The prestige of Harvard and the other apex predators at the lofty pinnacle of the American educational pyramid means that the vast K-12 bottom has been infected with Harvard’s values (such as abstraction and abstruseness) and rhetoric (equality uber alles)…but not, alas, Harvard’s brains. Most of the K-12 educators, much less their students, aren’t smart enough to get the joke. They don’t understand that the IQ elitists of America are pulling the wool over their eyes when they rattle on about their purported liberal beliefs about how everybody should go to college.

They don’t understand it’s all a big pyramid scheme. The Harvard professors' graduate students become the UCLA professors whose graduate students become the Cal State LA professors whose students become the schoolteachers who browbeat their more gullible pupils into believing that everybody should go to college, no matter how obvious a waste of money and time it will turn out to be.

Students with below average IQs are just the cannon fodder that keeps the system churning along for the professors.

In contrast, the Europeans have kept lower education less egalitarian, and thus more effective. The shameful mediocrity of modern European higher education seems to have helped prevent the leftism espoused by European universities from infecting the rest of the educational system. While everybody wants to be Harvard Jr., nobody is excited about emulating poor old Göttingen.

In most of Germany, for example, children are still tracked, based on parents' and teachers' assessment of their academic potential, into different types of schools beginning with fifth grade. The lower kinds of schools lead to vocational training and rigorous apprenticeships. The high-quality blue-collar work force created by this system contributes mightily to the famed precision of the country’s machine tools and BMWs.

Yet, to an American K-12 educator, indoctrinated in the assumption that the purpose of life is to get into Harvard, this German system seems inhumanly cruel:

"How can you permanently crush a 10-year-old’s self-esteem, indeed, his very reason for existence, by telling him that he isn’t smart enough to graduate from college? How can any child survive the ignominy of hearing that he will soon be able to put his books aside and start learning from master craftsmen how to build mighty machines? What kind of boy could tolerate being told that while the smarter children will be spending another decade or two huddled in the library, he will be getting paid to make Porsches?"

The German system is analogous to the famous two-track system used by most militaries: commissioned officers and enlisted. Militaries have long experience with keeping up the esprit de corps of career enlistees.
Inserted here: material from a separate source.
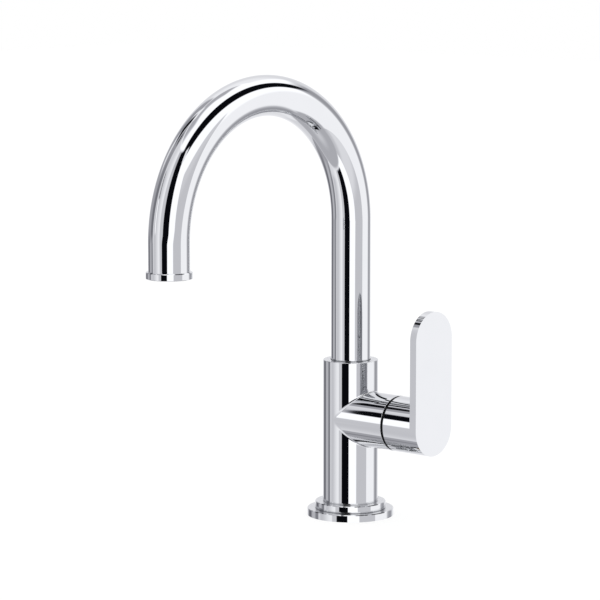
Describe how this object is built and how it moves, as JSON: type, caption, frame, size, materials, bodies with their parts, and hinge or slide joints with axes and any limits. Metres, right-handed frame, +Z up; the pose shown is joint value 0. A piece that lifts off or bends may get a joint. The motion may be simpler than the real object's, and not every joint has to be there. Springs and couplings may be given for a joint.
{
  "type": "water filter faucet",
  "caption": "Deck-mounted filtered-water faucet: round column, arched swivel spout tube with an outlet ring, and a side barrel with an upright flat lever.",
  "frame": {"origin": "on the deck surface, at the axis of the column and of the spout's swivel", "axes": "+Z up out of the deck; -Y along the spout's reach at rest, towards the user; +X along the valve barrel to the lever"},
  "size_m": [0.0955, 0.2065, 0.339],
  "materials": {
    "chrome": "mirror polished plating on brass",
    "brass": "turned, satin",
    "steel": "bare stainless, fine turning marks",
    "black_rubber": "matte moulded",
    "black_plastic": "matte moulded",
    "white_plastic": "smooth moulded",
    "grey_plastic": "smooth moulded",
    "ceramic": "lapped"
  },
  "bodies": {
    "body": {"base_seal": "black_rubber", "flange": "chrome", "foot_ring": "chrome", "body": "chrome", "shank": "brass", "rubber_washer": "black_rubber", "clamp_washer": "steel", "mounting_nut": "brass", "spout_screw": "steel", "seat_seal": "black_rubber", "fixed_disc": "ceramic", "valve_housing": "brass", "housing_gasket": "black_rubber", "barrel_ring": "black_plastic"},
    "spout": {"spout_tube": "chrome", "spout_nipple": "brass", "upper_glide_ring": "white_plastic", "lower_glide_ring": "white_plastic", "spout_o_rings": "black_rubber", "outlet_adapter": "brass", "outlet_ring": "chrome", "aerator_insert": "grey_plastic", "flow_disc": "white_plastic", "aerator_screen": "steel", "outlet_washer": "black_rubber"},
    "lever": {"lever": "chrome", "spline_insert": "white_plastic", "lever_screw": "steel", "lever_plug": "chrome", "stem": "brass", "stem_o_rings": "black_rubber", "stem_clip": "steel", "moving_disc": "ceramic"}
  },
  "joints": [
    {"name": "spout_swivel", "type": "hinge", "parent": "body", "child": "spout", "pos_m": [0, 0, 0.1], "axis": [0, 0, 1], "continuous": true},
    {"name": "lever_turn", "type": "hinge", "parent": "body", "child": "lever", "pos_m": [0.04, 0, 0.0632], "axis": [1, 0, 0], "range_deg": [0, 90]}
  ]
}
Try asking a U.S. Marine Corps sergeant with a chest full of medals how he can look himself in the mirror in the morning knowing that he'll never be on the officer track because he’s not a college graduate. After he laughs in your face, he might inform you that he has better things to do with his life than spend it strapped to a desk, typing away like some poor bastard of an officer.

And, in fact, officers do spend much of their time writing. The ability to compose, say, a manual for the enlisted men on the use of a new tactic or weapon can be a key skill for candidates for officer rank.

There is one sharp difference, however, between officers and academics when it comes to writing. Academics are rewarded for making concepts as highbrow as possible.

In contrast, while every military has its jargon, officers are encouraged to make their writing as simple for enlisted men to understand as possible. Military writing, like military training, is less about status competition and more about getting the job done.

Ultimately, the American military sees "education" as being for the officers and "training" for the enlistees.

This philosophical distinction is one reason why the military is better at teaching people of average intelligence than is our vast and wasteful education industry.